Return, exactly as written, the lines from the one containing "The Blender code for this object continues. Write part 5, from" through the one containing "return all_in(COTTON_TAPE, *parts)", with both ends included.

-- start --

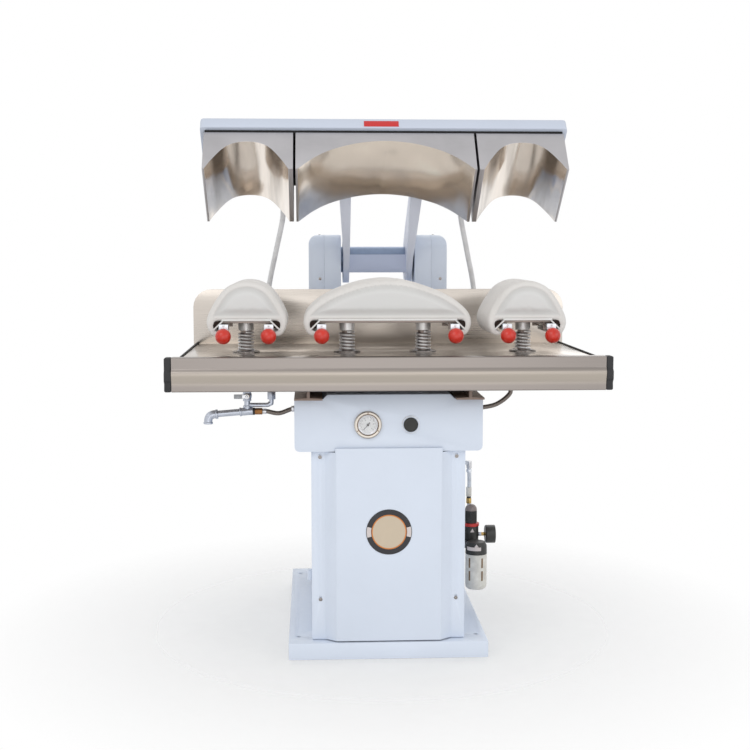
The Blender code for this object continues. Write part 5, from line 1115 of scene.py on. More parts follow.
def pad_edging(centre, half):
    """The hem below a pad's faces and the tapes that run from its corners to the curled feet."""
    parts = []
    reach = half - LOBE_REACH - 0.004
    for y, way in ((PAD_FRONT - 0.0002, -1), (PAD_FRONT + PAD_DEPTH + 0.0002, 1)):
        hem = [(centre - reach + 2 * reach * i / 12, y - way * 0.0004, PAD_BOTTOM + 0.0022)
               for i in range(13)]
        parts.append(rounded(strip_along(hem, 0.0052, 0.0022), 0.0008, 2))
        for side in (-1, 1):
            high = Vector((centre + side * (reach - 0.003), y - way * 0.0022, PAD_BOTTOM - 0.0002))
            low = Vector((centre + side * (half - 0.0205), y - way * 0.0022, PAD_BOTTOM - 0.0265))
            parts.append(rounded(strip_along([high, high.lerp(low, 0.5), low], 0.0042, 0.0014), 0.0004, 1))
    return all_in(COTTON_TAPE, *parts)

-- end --
-- start --

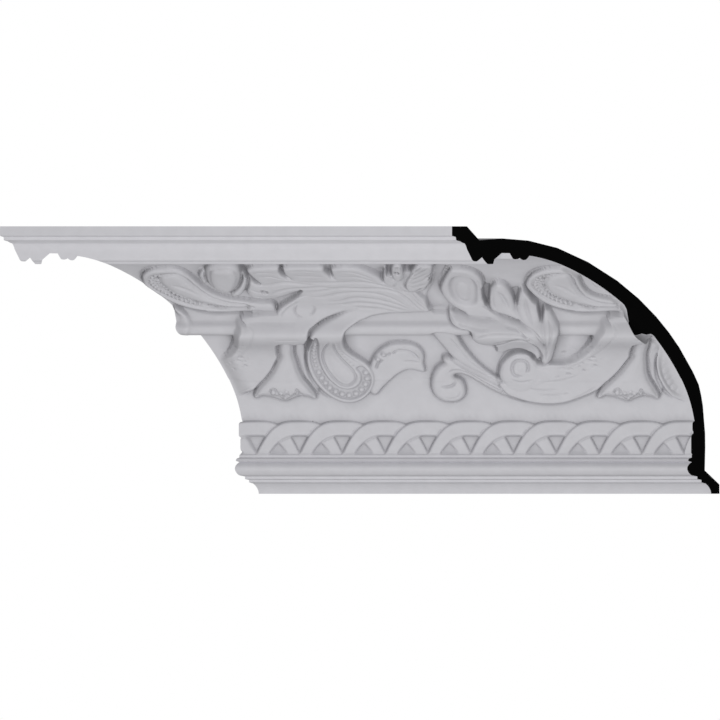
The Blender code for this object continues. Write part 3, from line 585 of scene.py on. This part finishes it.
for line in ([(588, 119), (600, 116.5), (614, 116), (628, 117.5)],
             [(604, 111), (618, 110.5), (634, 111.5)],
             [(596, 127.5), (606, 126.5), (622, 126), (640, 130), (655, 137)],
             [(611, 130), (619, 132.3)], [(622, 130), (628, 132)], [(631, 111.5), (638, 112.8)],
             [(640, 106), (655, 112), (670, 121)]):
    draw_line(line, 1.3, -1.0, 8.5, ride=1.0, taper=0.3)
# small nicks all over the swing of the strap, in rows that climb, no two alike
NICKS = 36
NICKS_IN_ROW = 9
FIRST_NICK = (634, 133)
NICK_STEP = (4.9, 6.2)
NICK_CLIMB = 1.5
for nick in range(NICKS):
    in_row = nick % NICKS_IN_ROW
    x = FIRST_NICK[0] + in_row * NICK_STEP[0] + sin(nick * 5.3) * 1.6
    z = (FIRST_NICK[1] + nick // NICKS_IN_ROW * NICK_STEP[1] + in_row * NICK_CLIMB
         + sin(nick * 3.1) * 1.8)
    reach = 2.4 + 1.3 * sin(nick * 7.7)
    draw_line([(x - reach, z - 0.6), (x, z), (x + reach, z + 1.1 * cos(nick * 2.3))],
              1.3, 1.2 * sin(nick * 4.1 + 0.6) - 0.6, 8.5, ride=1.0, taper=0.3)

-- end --

» Full response
The Blender code for this object continues. Write part 5, from line 1115 of scene.py on. More parts follow.
def pad_edging(centre, half):
    """The hem below a pad's faces and the tapes that run from its corners to the curled feet."""
    parts = []
    reach = half - LOBE_REACH - 0.004
    for y, way in ((PAD_FRONT - 0.0002, -1), (PAD_FRONT + PAD_DEPTH + 0.0002, 1)):
        hem = [(centre - reach + 2 * reach * i / 12, y - way * 0.0004, PAD_BOTTOM + 0.0022)
               for i in range(13)]
        parts.append(rounded(strip_along(hem, 0.0052, 0.0022), 0.0008, 2))
        for side in (-1, 1):
            high = Vector((centre + side * (reach - 0.003), y - way * 0.0022, PAD_BOTTOM - 0.0002))
            low = Vector((centre + side * (half - 0.0205), y - way * 0.0022, PAD_BOTTOM - 0.0265))
            parts.append(rounded(strip_along([high, high.lerp(low, 0.5), low], 0.0042, 0.0014), 0.0004, 1))
    return all_in(COTTON_TAPE, *parts)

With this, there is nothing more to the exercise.